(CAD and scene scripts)

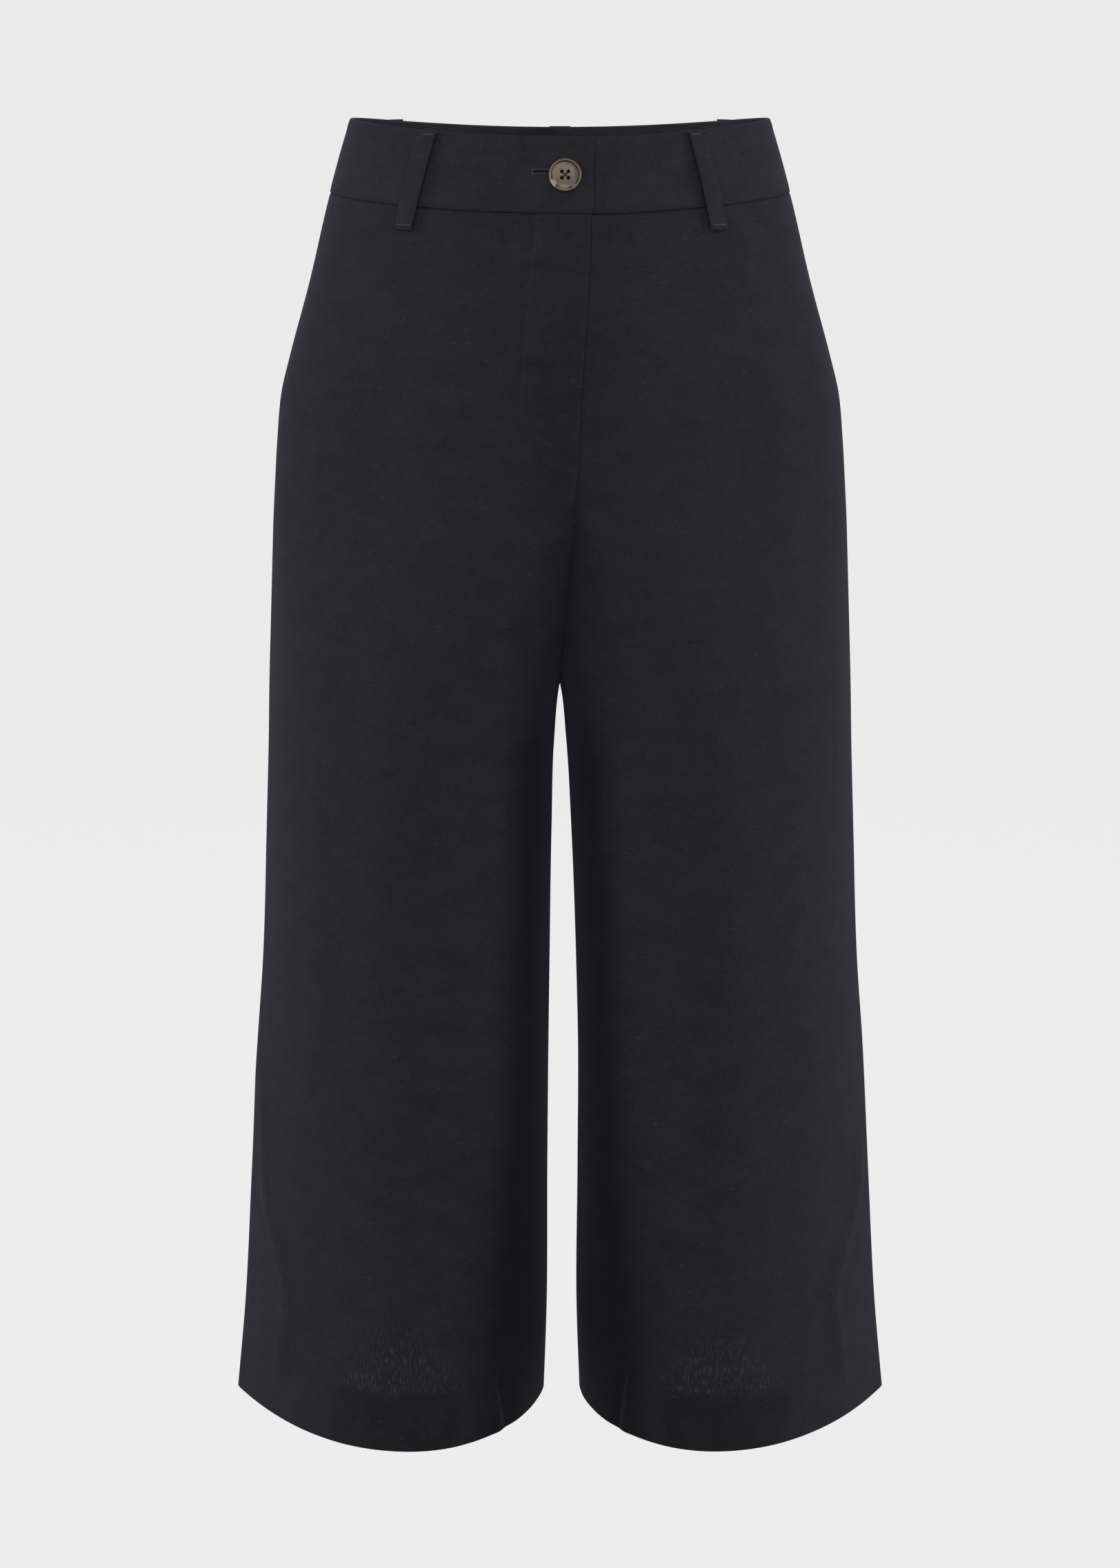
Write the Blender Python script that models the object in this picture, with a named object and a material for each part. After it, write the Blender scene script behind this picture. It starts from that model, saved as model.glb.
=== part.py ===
# Navy linen culottes, filled out as if worn, with nobody in them.
# Metres, +Z up. The front faces -Y, and the wearer's right side is at -X.
# The origin is the middle of the waist, and the garment hangs below it.

import bmesh
import bpy
import numpy as np

MM = 0.001

# Walls and gaps
CLOTH_WALL = 1.2 * MM
BAND_WALL = 2.0 * MM
BAND_PROUD = 0.4 * MM  # the waistband's outer face stands out of the panels' by this much
LOOP_WALL = 1.4 * MM
SEAM_GAP = 0.3 * MM

# Heights: the waist and its seam dip from the side seams to the centre front and back
WAIST_SIDE = 3.0 * MM
WAIST_DIP = 8.2 * MM
BAND_SEAM_SIDE = -41.0 * MM
BAND_SEAM_DIP = 7.9 * MM
DIP_ENDS = -150.0 * MM
CROTCH_START = -190.0 * MM  # the centre seams begin to run in between the legs
CROTCH = -340.0 * MM
HEM = -792.0 * MM
HEM_DEPTH = 35.0 * MM  # turned up inside, so the wall is double there
HEM_STEP = 0.8 * MM

# One row for each level, in millimetres. half_width is the centre line to the side seam, front and
# back are the depths of the two faces, and peak is the centre line to where the leg stands furthest
# forward. inseam is the centre line to the leg's innermost point, which lies past the centre line where
# the legs run into each other above the crotch. sway moves the inner half of both legs to the wearer's
# left. side_edge and inseam_edge go from 0, where the section is round at that seam, to 1, where its
# two faces meet there in a sharp edge. square goes from 0, where the leg's inner half is a plain arc, to
# 1, where it stays broad and turns in close to the inseam.
SECTION_COLUMNS = (
    "height", "half_width", "front", "back", "inseam", "peak", "sway", "side_edge", "inseam_edge",
    "square",
)
SECTIONS = (
    (-792, 204.4, 131.0, 130.0, 11.0, 92.0, 1.0, 0.68, 0.20, 0.0),
    (-740, 199.4, 129.0, 128.5, 9.2, 91.5, 1.0, 0.64, 0.20, 0.1),
    (-650, 194.0, 128.0, 127.0, 9.2, 91.5, 1.5, 0.60, 0.20, 0.6),
    (-564, 189.2, 128.0, 127.5, 9.0, 91.5, 2.0, 0.53, 0.18, 1.0),
    (-520, 185.8, 128.2, 128.0, 8.2, 91.0, 1.8, 0.49, 0.15, 1.0),
    (-432, 182.2, 128.6, 130.0, 6.0, 89.0, 0.9, 0.40, 0.09, 1.0),
    (-375, 180.2, 129.0, 133.0, 3.6, 83.0, 0.1, 0.31, 0.03, 0.9),
    (-340, 179.4, 129.0, 134.5, 0.0, 74.0, 0.0, 0.26, 0.0, 0.8),
    (-300, 178.0, 129.0, 136.5, -12.0, 57.0, 0.0, 0.21, 0.0, 0.5),
    (-260, 176.5, 129.0, 138.0, -27.0, 32.0, 0.0, 0.16, 0.0, 0.2),
    (-240, 175.7, 128.8, 138.7, -32.0, 18.5, 0.0, 0.14, 0.0, 0.1),
    (-215, 174.2, 128.5, 139.0, -32.0, 6.0, 0.0, 0.10, 0.0, 0.0),
    (-190, 172.6, 127.4, 138.2, -26.0, 0.0, 0.0, 0.08, 0.0, 0.0),
    (-160, 169.4, 126.0, 134.0, -20.0, 0.0, 0.0, 0.05, 0.0, 0.0),
    (-140, 164.4, 124.0, 130.0, -20.0, 0.0, 0.0, 0.03, 0.0, 0.0),
    (-95, 151.9, 117.0, 118.0, -20.0, 0.0, 0.0, 0.0, 0.0, 0.0),
    (-45, 139.8, 107.0, 105.0, -20.0, 0.0, 0.0, 0.0, 0.0, 0.0),
    (-20, 133.0, 102.0, 99.0, -20.0, 0.0, 0.0, 0.0, 0.0, 0.0),
    (5, 125.4, 97.0, 95.0, -20.0, 0.0, 0.0, 0.0, 0.0, 0.0),
)
SHARES = ("side_edge", "inseam_edge", "square")

# The fly laps to the wearer's left, so the front seam starts beside the centre line and runs back to it.
FLY_COLUMNS = ("height", "shift")
FLY = ((-340, 0.0), (-312, 0.8), (-290, 3.2), (-225, 9.2), (-160, 12.4), (-95, 16.5), (-50, 18.3), (5, 19.2))
FLY_FADE = 45.0 * MM  # how quickly the shift dies away from the seam
FLY_BOTTOM = -168.0 * MM
SHIELD_OVER = 12.0 * MM
SHIELD_UNDER = 26.0 * MM
SHIELD_CLEARANCE = 0.8 * MM
UNDERLAP = 34.0 * MM
LAP_OVER = 1.6 * MM  # the waistband's lapped end stands past the fly's edge

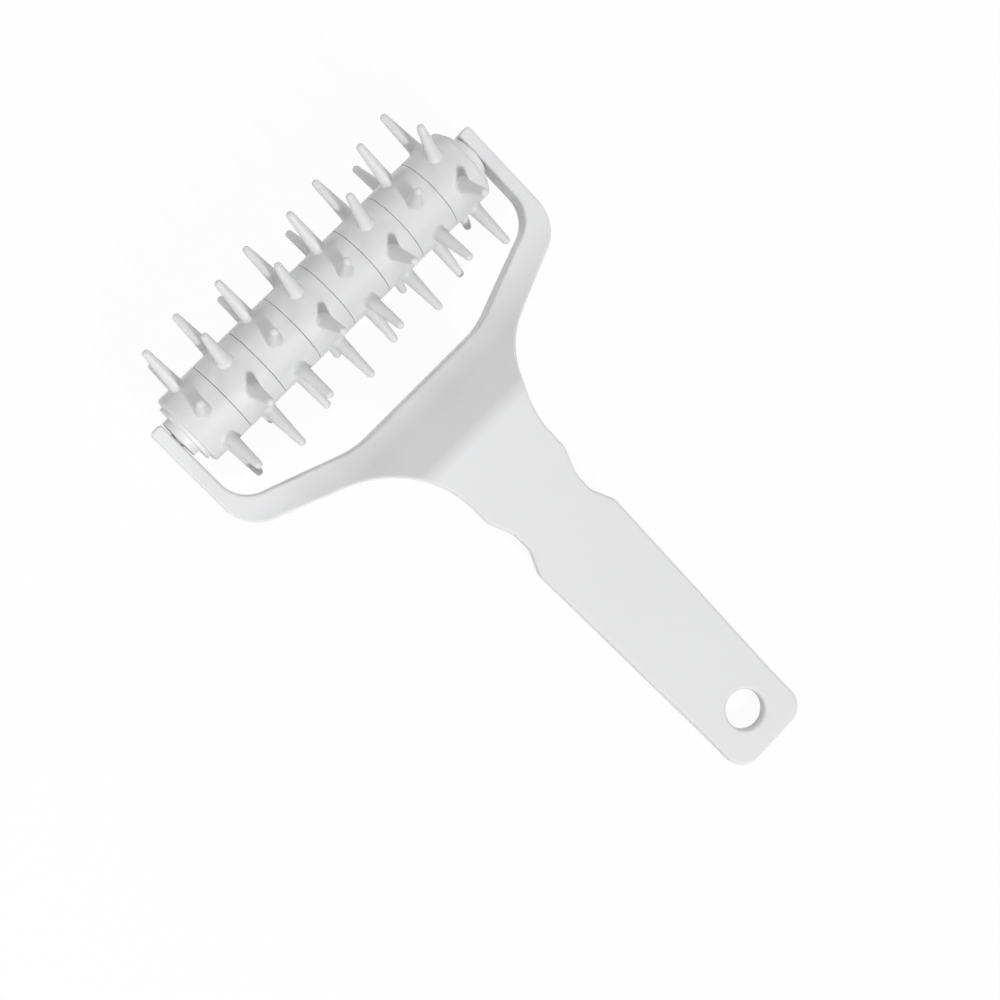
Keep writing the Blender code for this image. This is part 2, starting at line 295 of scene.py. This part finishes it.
# %% White moulded plastic
drift_size = 34 * mm    # how far apart the lighter and darker drifts lie
scuff_size = 5 * mm     # patches that handling has polished
grain_size = 0.42 * mm  # the mould's grain
drift_share = 0.75      # of the change in tint, and the scuffs have the rest
scuff_relief = 0.4      # against 1 for the grain
relief_strength = 0.35
scuff_gloss, grain_gloss = 0.08, 0.04  # how far each moves the roughness
plastic_ior = 1.49
glow_depth = 0.8 * mm   # how deep light goes before it comes out again
glow_reach = (1.0, 0.95, 0.9)  # of that depth, for red, green and blue


def moulded_plastic(name, colour, shade, roughness, grain_height, glow):
    """White plastic between a colour and its slightly deeper shade."""
    made = bpy.data.materials.new(name)
    made.use_nodes = True
    tree = made.node_tree
    wire = Wire(tree)
    place = wire.node("ShaderNodeTexCoord", {}, {}, "Object")
    level = wire.node("ShaderNodeMapping", {"vector_type": "TEXTURE"}, {
        "Vector": place, "Location": axis_point, "Rotation": (slant, 0, 0)})

    def noise(size, detail):
        return wire.node("ShaderNodeTexNoise", {}, {
            "Vector": level, "Scale": 1 / size, "Detail": detail, "Roughness": 0.5})

    drift = noise(drift_size, 2.0)
    scuffs = noise(scuff_size, 3.0)
    grain = noise(grain_size, 1.0)
    tint = wire.node("ShaderNodeMix", {"data_type": "RGBA"}, {
        "Factor": drift * drift_share + scuffs * (1 - drift_share),
        6: (*colour, 1), 7: (*shade, 1)}, 2)
    relief = wire.node("ShaderNodeBump", {}, {
        "Height": grain + scuffs * scuff_relief, "Strength": relief_strength,
        "Distance": grain_height})
    shader = tree.nodes["Principled BSDF"]
    tree.links.new(tint.socket, shader.inputs["Base Color"])
    middle = (scuff_gloss + grain_gloss) / 2
    uneven = roughness - middle + scuff_gloss * scuffs + grain_gloss * grain
    tree.links.new(uneven.socket, shader.inputs["Roughness"])
    tree.links.new(relief.socket, shader.inputs["Normal"])
    shader.inputs["IOR"].default_value = plastic_ior
    shader.inputs["Subsurface Weight"].default_value = glow
    shader.inputs["Subsurface Radius"].default_value = glow_reach
    shader.inputs["Subsurface Scale"].default_value = glow_depth
    print(f"{name}: {len(tree.nodes)} nodes")
    return made


fork_plastic = moulded_plastic(
    "white_fork_plastic", colour=(0.745, 0.747, 0.754), shade=(0.700, 0.702, 0.710),
    roughness=0.46, grain_height=0.03 * mm, glow=0.12)
ring_plastic = moulded_plastic(
    "white_ring_plastic", colour=(0.692, 0.693, 0.696), shade=(0.646, 0.648, 0.652),
    roughness=0.50, grain_height=0.02 * mm, glow=0.15)
hub_plastic = moulded_plastic(
    "white_hub_plastic", colour=(0.730, 0.731, 0.735), shade=(0.680, 0.682, 0.687),
    roughness=0.44, grain_height=0.02 * mm, glow=0.12)
spindle_plastic = moulded_plastic(
    "white_spindle_plastic", colour=(0.71, 0.71, 0.72), shade=(0.66, 0.66, 0.67),
    roughness=0.50, grain_height=0.03 * mm, glow=0.10)

# %% [markdown]
# ## The spindle
#
# The spindle is a plain hexagonal tube inside the rings, and only slivers of it could ever show
# between them. Its solid already has the right shape, so it just gets its plastic.

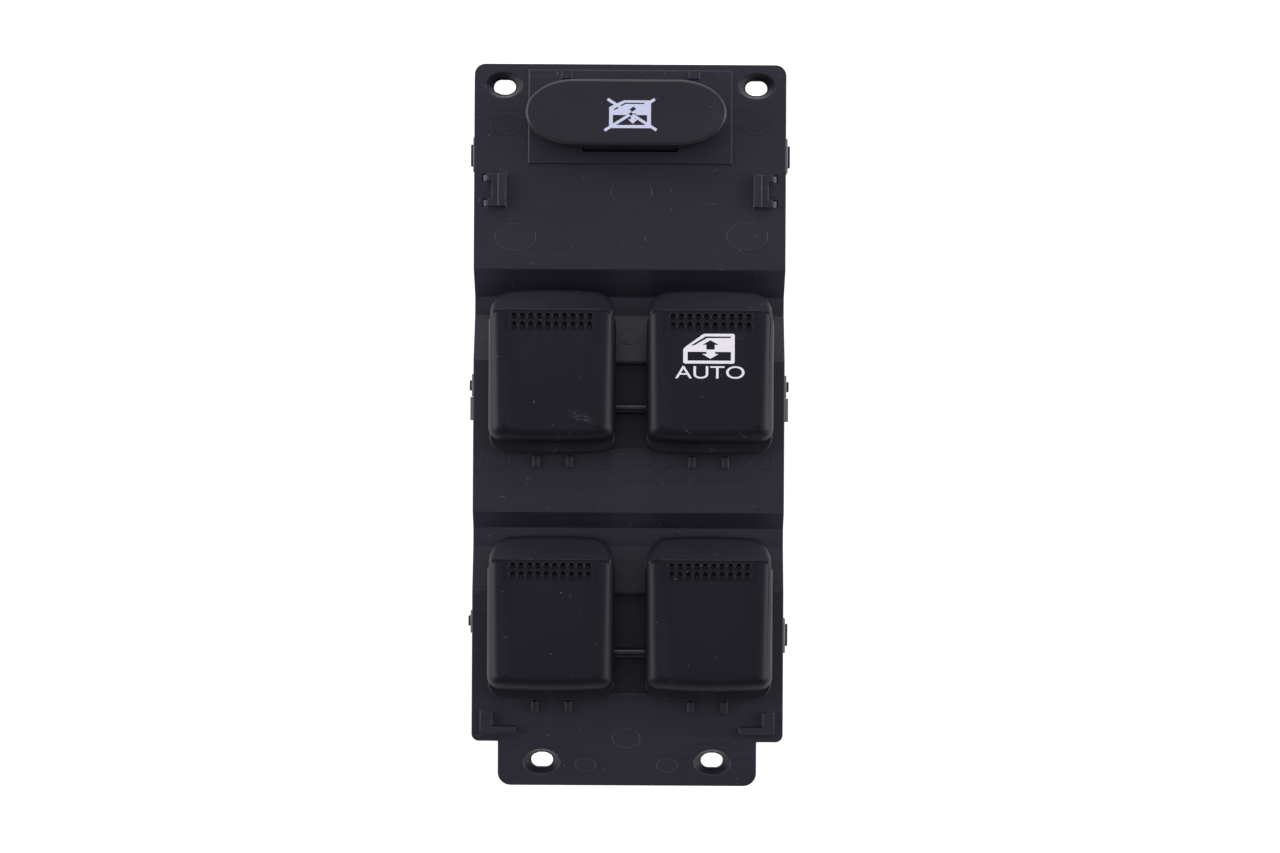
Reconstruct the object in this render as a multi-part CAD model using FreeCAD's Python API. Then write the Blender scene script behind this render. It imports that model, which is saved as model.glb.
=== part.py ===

- [WHAT TO DO] Repeat exactly, and only, the lines from the line with "Reconstruct the object" through the end of the listing above, both ends included.

- [COMPLETE OUTPUT]
Reconstruct the object in this render as a multi-part CAD model using FreeCAD's Python API. Then write the Blender scene script behind this render. It imports that model, which is saved as model.glb.
=== part.py ===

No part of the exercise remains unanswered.